Harry fucks around and doesn't try to learn anything the VAST majority of the time. The only exception is the tri-wizard tournament (he does 100x more with the motivation to win a stupid tournament than to not be murdered by Voldemort) and when he wanted to learn a Patronus basically so Draco would stop making fun of him for pissing his pants everytime. He almost NEVER applies himself, you're fucking wrong and probably blinded by bias.

He nearly never takes ANY initiative himself and won't take the threat of Voldemort seriously for the exact same reason the audience doesn't, because the story is so poorly written and generically fueled by tropes you KNOW Harry will win, I mean he literally just fucks off from occlumency lessons because he doesn't like them and then completely stops them because he won't have an awkward conversation with Snape...and this is weighed against....Voldemort literally having entry into his mind with massive potential for endangering him and everyone he loves. But whatever, fuck that says Harry. There's no gravity to the danger, there's nothing proactive about him, he is a passive, unrealistic, gary sue garbage character who only ever reacts to the world -- which guides him to succeed everytime regardless of all the aforementioned.

>> No.8855902

>>8852878
lol you're the bloody pleb. Go back to /fit/ what sort of retard wants 6 books of Harry doing the magic equivalent of getting big.

>> No.8855910

>>8855902
That would be massively more interesting and believable, actually. Sorry Rowling apologists, you lose.

>> No.8855918

>>8855479
This is kind of funny b/c you're playing into the guy's point, namely, Harry is passive and not rewarded through his own volition. Just sayin...

>> No.8855952 [DELETED] 

>>8855918
It's not only that he is rewarded and succeeds regardless of what he does, it's that the things he does...do not logically follow.
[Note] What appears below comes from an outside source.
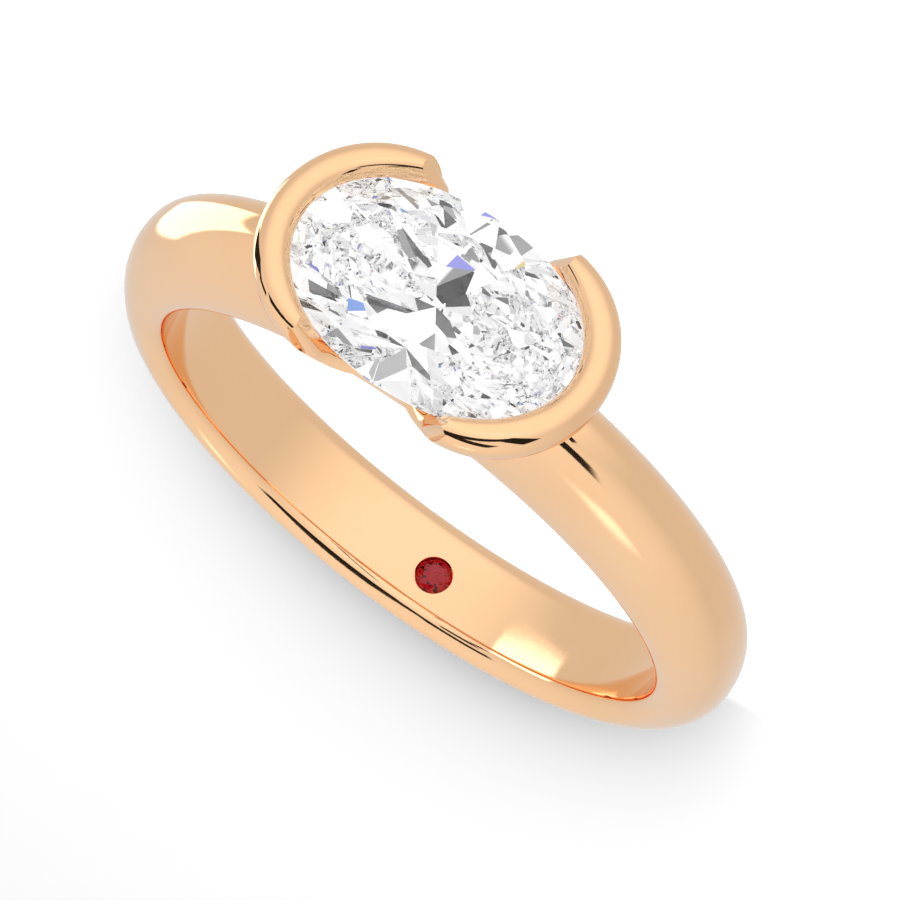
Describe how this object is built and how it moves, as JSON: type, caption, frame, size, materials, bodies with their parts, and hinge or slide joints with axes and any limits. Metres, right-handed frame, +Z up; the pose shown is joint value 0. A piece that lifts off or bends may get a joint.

We're talking about a teenage kid who was basically emotionally abused all his life...until one day he finds out he is a magical special person, who is secretly rich, famous, etc... He goes on to be not just well adjusted, but some kind of paragon of morality, Harry is completely uncorruptable and normal in unbelivable defiance of his situation. On top of all this he is never rejected once in the whole series, everyone wants him, even Draco wants to be his friend, but Harry turns him down, because being the good guy, he doesn't make friends with the bad guys, right? And does he ever abuse his position? Not once. It's the most vacuous and idlest of wish fulfillment fantasies.

>> No.8855957

It's not only that he is rewarded and succeeds regardless of what he does, it's that the things he does...do not logically follow. We're talking about a teenage kid who was basically emotionally abused all his life...until one day he finds out he is a magical special person, who is secretly rich, famous, etc... He goes on to be not just well adjusted, but some kind of paragon of morality, Harry is completely uncorruptable and normal in unbelivable defiance of his situation. On top of all this he is never rejected once in the whole series, everyone wants him, even Draco wants to be his friend, but Harry turns him down, because being the good guy, he doesn't make friends with the bad guys, right? And does he ever abuse his position? Not once. It's the most vacuous and idlest of wish fulfillment fantasies. Nothing is earned, causality is flaunted left and right, and aside from an acceptable quota of loss to give a tinge of stakes (but never anyone too essential), everyone lives happily ever after. The 3 main characters repeatedly face off against enemies so utterly beyond their scope of ability in 7 books and come out in the end totally unscathed happily ever after.

>> No.8855965

>>8855910
Maybe if you have autism. One of the central themes of this series is that you're not a great wizard (person) because of how powerful, and clever you are. It's your capacity to be kind, brave, and make the right instead of the easy choice. Harry dicking around with mates, and solving mysteries isn't a waste of time because he's developing and nurturing the very characteristics of a great wizard.

>> No.8855969

>>8851058
>There is no massive fucking conspiracy by colleges to make kids idiots and force them to pay for school
Yes there is. That's literally the point of formalized education, and the only people who think it isn't are themselves usually brainwashed and thoroughly domesticated

t. homeschooled

>> No.8855983

>>8855965
>>8855965
>One of the central themes of this series is that you're not a great wizard (person) because of how powerful, and clever you are. It's your capacity to be kind, brave, and make the right instead of the easy choice. Harry dicking around with mates, and solving
Too bad Harry Potter is literally THE CHOSEN ONE. Lmao. His constant and unyielding success in the face of reason or reality completely undermines this garbage yo're spewing.

>> No.8855987

>>8855969
>t. homeschooled
I wonder how you ended up here.

>> No.8856018

>>8855965
>One of the central themes of this series is that you're not a great wizard (person) because of how powerful, and clever you are. It's your capacity to be kind, brave, and make the right instead of the easy choice
see
>>8850858

>> No.8856068

>>8855965
Harry's claim to fame is he is the boy who lived. Was he particularly courageous as an infant? He thwarted the single greatest dark wizard to ever live then. And he went on to do it again 7 times, and we later learn this is all because he was destined to. He's a child of prophecy, how the fuck does this suggest the power of common virtue? No-one else lived against Voldemort until him, no-one but he could have killed him, regardless of how kind brave or 'right' they were. The total lack of self awareness here is staggering...have you even read the books?

>> No.8856073

>>8856018
Those aren't passive virtues. Nor does Harry act passively. You could argue the case that he is guilty of acting reactively.

>> No.8856103

>>8850736
btfo

>> No.8856110

>>8856068
Have you read the books? Because your interpretation of the prophecy is the same as Voldemorts and the magic daily mail.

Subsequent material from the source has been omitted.